What is your point of view before going to keep your vote to a particular party

why can't i get a 2019 senate ballot order of party placement in order to determine my voting preferences?

is a fox widespread or isolated

The prize for the best misspelling of my name to make it here was a tie between "kwvib bonham" and "kevin bonthron".

The top ten hit sources were Google, Twitter, Facebook, pollbludger, Bing (+1), Tally Room (-1), duckduckgo (+2), Reddit (+1), The Conversation (re-entry), Chesschat.  Ignoring the three search engines the next three were Mark The Ballot, The Guardian and the Something Awful forums.

Orders of the year

Action this year will include the Tasmanian Legislative Council elections for Huon (conservative independent recontesting) and Rosevears (left-wing indie retiring) in May, the NT election in August, and the ACT and Queensland elections in October.  It looks like a fairly quiet year (especially the first half) but some other stuff is bound to turn up.  

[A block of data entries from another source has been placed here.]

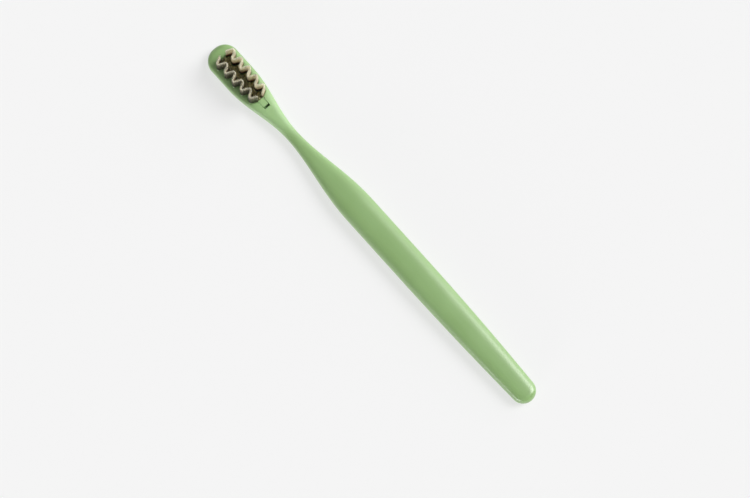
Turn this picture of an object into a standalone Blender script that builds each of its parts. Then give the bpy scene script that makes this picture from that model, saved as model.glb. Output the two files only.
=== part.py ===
# A toothbrush that lies on its back, with a bristle insert that lifts out of its head.
# Sizes are in metres. +X runs along the brush to the tip of the head, +Y across it, and +Z up
# through the bristles. A station is a distance from the tip of the head, measured back along the
# brush, so the origin lies under the middle of the brush's length.

from math import atan2, ceil, cos, floor, hypot, pi, sin, sqrt

import bmesh
import bpy
from mathutils import Matrix, Vector

COLLECTION = "toothbrush"

# Outline of the brush, seen from the bristle side
LENGTH = 0.185
HEAD_WIDTH = 0.0130
NECK_WIDTH = 0.0049
GRIP_WIDTH = 0.0129
END_WIDTH = 0.0095
TIP_ROUND = 0.0060
END_ROUND = 0.0046
SHOULDER_AT = 0.0158
NECK_LENGTH = 0.0306
SWELL_LENGTH = 0.0396
TAPER_LENGTH = 0.0670

# Side view
HEAD_THICKNESS = 0.0050
NECK_THICKNESS = 0.0045
GRIP_THICKNESS = 0.0074
END_THICKNESS = 0.0056
NECK_RISE = 0.0008
BACK_FLAT = 0.00025
EDGE_ROUND = 0.0026

# Powers of the superellipse sections: 2 is an ellipse, and more is squarer
HEAD_SQUARENESS = 3.6
NECK_SQUARENESS = 2.3
GRIP_SQUARENESS = 2.7

# Powers that shape the run from the neck to the grip and from there to the end
SWELL_POWER = 0.93
TAPER_POWER = 1.9

# The two bristle walls, each a zigzag with round lobes
WAVE_PITCH = 0.00455
WAVE_LOBES = 5
FIRST_LOBE_AT = 0.0076
WAVE_OVERRUN = 0.0019
LOBE_RADIUS = 0.0007
WALL_THICKNESS = 0.00055
RIM_WIDTH = 0.00185
CENTRE_GAP = 0.00225
WALL_HEIGHT = 0.0085
INNER_LENGTH = 0.0020
BACKING_THICKNESS = 0.0005
STRAND_WIDTH = 0.00018
STRAND_TAPER = 0.85
STRANDS_PER_ROW = 72
ROW_LAGS = (0.35, 0.65)
INNER_PITCH = 0.00082

# The plate of the insert and its tail tab
PLATE_THICKNESS = 0.0020
PLATE_LIP = 0.00015
PLATE_CORNER = 0.0006
TIP_BAR = 0.0003
TAIL_BAR = 0.0004
TAB_WIDTH = 0.0025
TAB_LENGTH = 0.0026
TAB_THICKNESS = 0.0012
TAB_CORNER = 0.0004
WELL_DEPTH = 0.0015
WELL_LEDGE = 0.0001

# Clearances
CLEARANCE = 0.0002
TAB_GAP = 0.00012
NAIL_GAP = 0.0010

# Fineness of the surfaces
RING_POINTS = 32
RING_PITCH = 0.0040
CAP_RINGS = 9
WAVE_SAMPLE = 0.00005
STRIP_STEPS = 150
OUTLINE_STEPS = 88
CORNER_STEPS = 4
OVERCUT = 0.0010
SAME_LINE = 1e-7
SAME_POINT = 1e-7

# Places that follow from the sizes
NECK_AT = SHOULDER_AT + NECK_LENGTH
GRIP_FROM = NECK_AT + SWELL_LENGTH
TAPER_FROM = LENGTH - TAPER_LENGTH
FACE = HEAD_THICKNESS
PLATE_BACK = FACE - PLATE_THICKNESS
POCKET_FLOOR = PLATE_BACK - CLEARANCE
BED_LEVEL = FACE - BACKING_THICKNESS - CLEARANCE
WELL_FLOOR = FACE - WELL_DEPTH
INNER_FACE = WELL_FLOOR + CLEARANCE + BACKING_THICKNESS
LOBE_SWING = (HEAD_WIDTH / 2 - RIM_WIDTH - WALL_THICKNESS - CENTRE_GAP / 2) / 2
WAVE_OFFSET = CENTRE_GAP / 2 + WALL_THICKNESS / 2 + LOBE_SWING
LAST_LOBE_AT = FIRST_LOBE_AT + (WAVE_LOBES - 1) * WAVE_PITCH
STRIP_FROM = FIRST_LOBE_AT - WAVE_OVERRUN
STRIP_TO = LAST_LOBE_AT + WAVE_OVERRUN
PLATE_FROM = STRIP_FROM - CLEARANCE - TIP_BAR
PLATE_TO = STRIP_TO + CLEARANCE + TAIL_BAR
TAB_TO = PLATE_TO + TAB_LENGTH

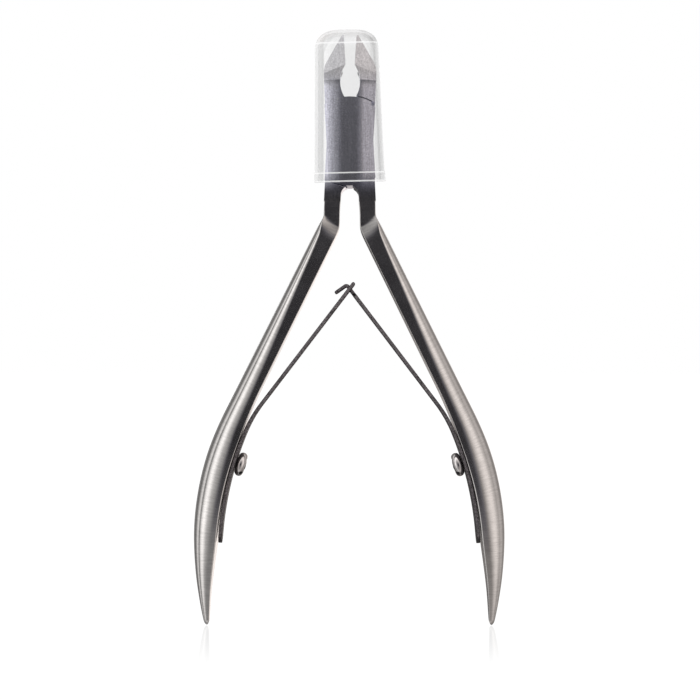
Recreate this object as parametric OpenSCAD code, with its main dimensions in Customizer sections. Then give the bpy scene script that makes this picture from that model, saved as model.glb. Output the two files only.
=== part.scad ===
// Cuticle nippers: two crossed halves on a lap joint, a hooked double leaf spring and a clear tip cap.
// The front of the nippers faces -Y and the jaws point up along +Z. Z is 0 at the ends of the handles,
// and X and Y are 0 at the pivot. The modules draw round the pivot's centre, and pivot_z lifts them.
// Each half is drawn in its closed position, then turned half of open_angle to where the springs hold it.

/* [Joint] */
// Thickness of the joint from front to back
joint_t = 6; // [5.6:0.2:6.4]
// Radius of the two lap plates about the pivot
lap_r = 7.65; // [7.5:0.05:7.8]
// Half the width of the joint across its flat sides
joint_half_w = 4.02; // [3.96:0.02:4.06]
// Angle between the halves when the springs hold them open
open_angle = 6.6; // [6:0.2:6.8]
// Gap between the two lap faces
lap_gap = 0.04; // [0.02:0.01:0.06]
// Gap between a lap plate's rim and the shoulder round it
rim_gap = 0.2; // [0.15:0.05:0.25]

/* [Jaws] */
// Height of the jaw tips above the pivot
tip_z = 18.7; // [18.6:0.1:19]
// Length of the cutting edge
blade_len = 5.4; // [5:0.1:5.8]
// Height where the jaws start to narrow
jaw_shoulder_z = 11.7; // [11.5:0.1:11.9]
// Angle of the jaws' outer edges from the vertical
jaw_taper = 31; // [30:1:32]
// Depth of the relief hollow between the jaws, measured in one jaw
throat_depth = 1.11; // [1:0.01:1.3]
// Gap between the blades when the jaws are shut
blade_gap = 0.04; // [0.02:0.01:0.08]

/* [Handles] */
// Width of the neck where a handle leaves the joint
neck_w = 2.86; // [2.8:0.02:3]
// Widest part of a handle, from front to back
handle_w = 8.4; // [8:0.1:8.8]
// Thickest part of a handle, across its flat inner face
handle_t = 4.22; // [4.1:0.02:4.3]

/* [Springs] */
// Thickness of a leaf spring
leaf_t = 0.62; // [0.55:0.01:0.68]
// Width of a leaf spring at its screw
leaf_w = 5; // [4.6:0.1:5.4]
// Width of the hooked tongue
tongue_w = 2; // [1.8:0.1:2.1]
// Diameter of a spring screw's head
screw_head_d = 4.2; // [4:0.1:4.4]
// Height of a spring screw's head
screw_head_h = 1.65; // [1.6:0.05:1.8]

/* [Tip cap] */
// Width of the cap at its open end
cap_w = 12.1; // [12:0.1:12.4]
// Depth of the cap from front to back
cap_d = 8.4; // [8.2:0.1:8.8]
// Height of the cap
cap_h = 26.5; // [26.3:0.1:27]
// Thickness of the cap's wall
cap_wall = 0.5; // [0.45:0.05:0.55]

/* [Hidden] */
$fn = 64;
big = 60;

half_angle = open_angle / 2;
face_y = joint_t / 2;
// Height of the pivot above the ends of the handles.
pivot_z = 83.46;

// Blade and throat, in the closed position.
blade_x = blade_gap / 2;
heel_z = tip_z - blade_len;
throat_rise = 3.25;
throat_z = heel_z - throat_rise;
throat_r = (pow(throat_rise, 2) + pow(throat_depth, 2)) / (2 * throat_depth);
jaw_shoulder_x = 3.84;
jaw_round_r = 4.5;
tip_flat = 0.33;
// Slopes of the ground faces, as depth lost for each millimetre of height.
front_bevel_z = 10.64;
front_bevel_slope = 0.25;
tip_bevel_slope = 0.36;
tip_bevel_fall = 0.04;
back_bevel_z = 8.6;
back_bevel_slope = 0.255;
hollow_r = 3.5;
hollow_depth = 0.95;
hollow_below = 3.2;
hollow_len = 12;
edge_land = 0.5;

// The handle's centre line, as lengths and turns, from the neck to the end.
neck_x = 2.43;
arch_r = 1.55;
neck_z = -9.5;
neck_top_z = -7;
flare_z = -3.5;
handle_start = [neck_x, neck_z, -0.1];
handle_path = [[3.2, 0], [2.6, 23.1], [35.4, 0], [22.6, -24], [14.9, -7.7]];
handle_len = 78.7;
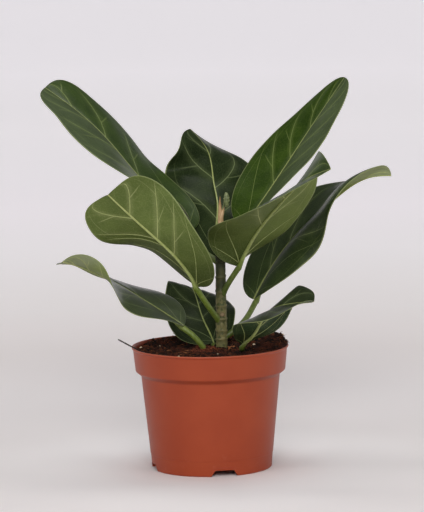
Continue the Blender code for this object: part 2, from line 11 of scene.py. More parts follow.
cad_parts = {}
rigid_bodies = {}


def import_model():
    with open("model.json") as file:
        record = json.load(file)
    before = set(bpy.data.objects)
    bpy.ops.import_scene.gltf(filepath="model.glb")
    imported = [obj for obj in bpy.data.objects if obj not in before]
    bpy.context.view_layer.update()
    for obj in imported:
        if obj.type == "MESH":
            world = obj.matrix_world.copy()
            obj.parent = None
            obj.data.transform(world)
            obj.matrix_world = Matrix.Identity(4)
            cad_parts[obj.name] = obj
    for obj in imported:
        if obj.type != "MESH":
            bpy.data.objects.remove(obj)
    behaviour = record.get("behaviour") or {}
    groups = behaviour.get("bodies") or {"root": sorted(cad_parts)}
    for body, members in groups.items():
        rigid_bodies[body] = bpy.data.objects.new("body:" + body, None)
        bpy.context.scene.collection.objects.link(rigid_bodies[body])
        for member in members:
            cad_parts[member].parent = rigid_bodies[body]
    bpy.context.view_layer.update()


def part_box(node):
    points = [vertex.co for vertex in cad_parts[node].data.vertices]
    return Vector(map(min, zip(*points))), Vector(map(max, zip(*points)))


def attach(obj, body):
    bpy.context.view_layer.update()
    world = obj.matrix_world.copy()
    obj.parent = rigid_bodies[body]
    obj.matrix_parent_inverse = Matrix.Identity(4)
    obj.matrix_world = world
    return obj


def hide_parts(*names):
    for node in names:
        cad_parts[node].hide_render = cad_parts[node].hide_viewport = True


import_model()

# Studio
# A round sweep of pale paper that is open on all sides and glows softly further out; close round the pot it
# glows faintly too, painted light that lifts the pot's shadow on the floor. Soft lights stand in front, at
# both sides and above and behind, and a long lens looks from a little above the pot's rim.
MM = 0.001
pot_low, pot_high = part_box("pot")
POT_AXIS = Vector(((pot_low.x + pot_high.x) / 2, (pot_low.y + pot_high.y) / 2, 0))
CAMERA_PLACE = POT_AXIS + Vector((2.76 * MM, -2.5, 475.6 * MM))
CAMERA_PITCH = math.radians(-7.056)
CAMERA_ROLL = math.radians(-0.999)
FOCAL_PIXELS = 3231.7
PHOTO_HEIGHT = 512
SENSOR = 24.0


class Wire:
    """One socket of a node tree. Arithmetic on it adds the Math nodes."""

    def __init__(self, nodes, socket):
        self.nodes = nodes
        self.socket = socket

    def math(self, operation, *operands):
        return self.nodes.wire("ShaderNodeMath", dict(enumerate(operands)), operation=operation)

    def __add__(self, other):
        return self.math("ADD", self, other)

    __radd__ = __add__

    def __sub__(self, other):
        return self.math("SUBTRACT", self, other)

    def __rsub__(self, other):
        return self.math("SUBTRACT", other, self)

    def __mul__(self, other):
        return self.math("MULTIPLY", self, other)

    def __truediv__(self, other):
        return self.math("DIVIDE", self, other)

    def __abs__(self):
        return self.math("ABSOLUTE", self)

    def cycle(self):
        """The part after the whole number: a saw from 0 to 1."""
        return self.math("FRACT", self)

    def larger(self, other):
        return self.math("MAXIMUM", self, other)

    def rise(self, low, high):
        """0 below low, 1 above high, smooth between."""
        inputs = {"Value": self, "From Min": low, "From Max": high}
        return self.nodes.wire("ShaderNodeMapRange", inputs, interpolation_type="SMOOTHSTEP")

    def fall(self, low, high):
        """1 below low, 0 above high, smooth between."""
        return 1 - self.rise(low, high)

    def line(self, core, edge):
        """1 where the value is near 0, and 0 beyond the edge on both sides."""
        return abs(self).fall(core, edge)


class Nodes:
    """A node tree, and the one way its nodes are made and joined."""

    def __init__(self, tree):
        self.tree = tree

    def node(self, kind, inputs=None, **settings):
        made = self.tree.nodes.new(kind)
        for name, value in settings.items():
            setattr(made, name, value)
        for key, value in (inputs or {}).items():
            if isinstance(value, Wire):
                self.tree.links.new(value.socket, made.inputs[key])
            else:
                made.inputs[key].default_value = value
        return made

    def wire(self, kind, inputs=None, output=0, **settings):
        return Wire(self, self.node(kind, inputs, **settings).outputs[output])


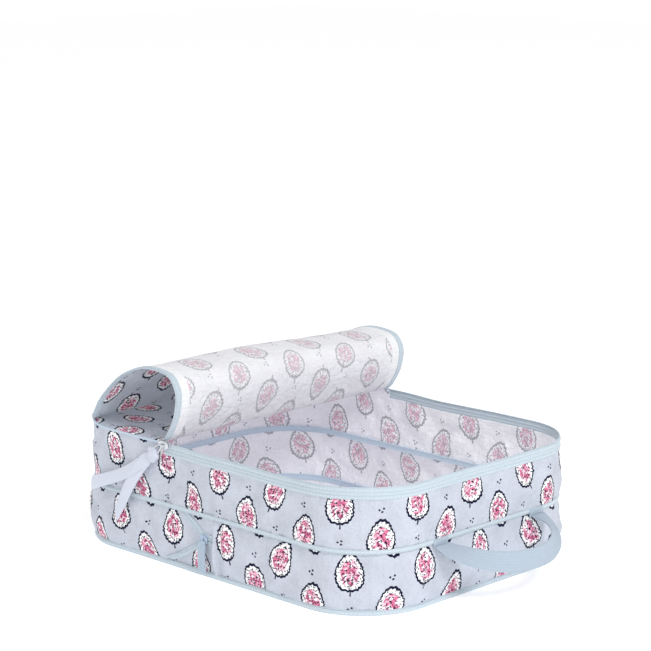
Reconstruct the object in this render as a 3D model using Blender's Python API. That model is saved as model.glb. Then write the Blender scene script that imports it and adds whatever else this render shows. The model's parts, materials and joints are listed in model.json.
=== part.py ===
"""Expandable packing cube with its zipped lid rolled back.

Metres, +Z up.  The origin is the centre of the base's underside, +X points to the
handle end, the lid is hinged towards -X, and both zip sliders are on the -Y side.
The lower tier is a gusset that the upper tier telescopes over when the expansion
zip is closed.  The lid is a chain of cloth strips, so that it can unroll flat.
"""
import math

import bmesh
import bpy
from mathutils import Vector

# ---------------------------------------------------------------- driving sizes
LENGTH = 0.367            # along X, handle end to hinge end
WIDTH = 0.280             # along Y
CORNER_RADIUS = 0.064     # plan radius of the four corners
SEAM_HEIGHT = 0.0520      # height of the seam between the two tiers, expanded
RIM_HEIGHT = 0.1060       # top of the rim, expanded
FOLD_X = -0.0500          # where the lid's zip ends and the lid folds back
WALL = 0.0012             # thickness of a sewn cloth wall
GAP = 0.0003              # clearance between touching pieces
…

In the first few weeks, at some stage I predict I will post the 2019 Ehrlich Awards for Wrong Predictions - with some trepidation after a year in which poll-based psephology in general flopped. 

As a special new feature I will also award the inaugural Grand Gerry for the person or group who I judge to have made the most obnoxious contribution to electoral reform debates in 2019.  (The Grand Gerry is confined to Australia unless there are no quality Australian entries in that year and can be awarded on the basis of failure to pass necessary reform, supporting bad reform proposals, or simply presenting bad arguments for proposed reforms.)

2 comments:

  1. 'I Aint Predicting Anymore.'........nooooo say it ain't so, Bonython! One massive fail for psephology doesn't invalidate your inestimable contributions!

    ReplyDelete
    Replies
    1. I'm not going to stop doing most of what I do, and the poll failure won't affect how I cover counting and post-counting. But in a lot of cases there will be more statements of the form "if the polls are somewhere near accurate then the likely range of results is (blah)" and fewer of the form "based on the past history of polling, (blah) has such-and-such chance of happening."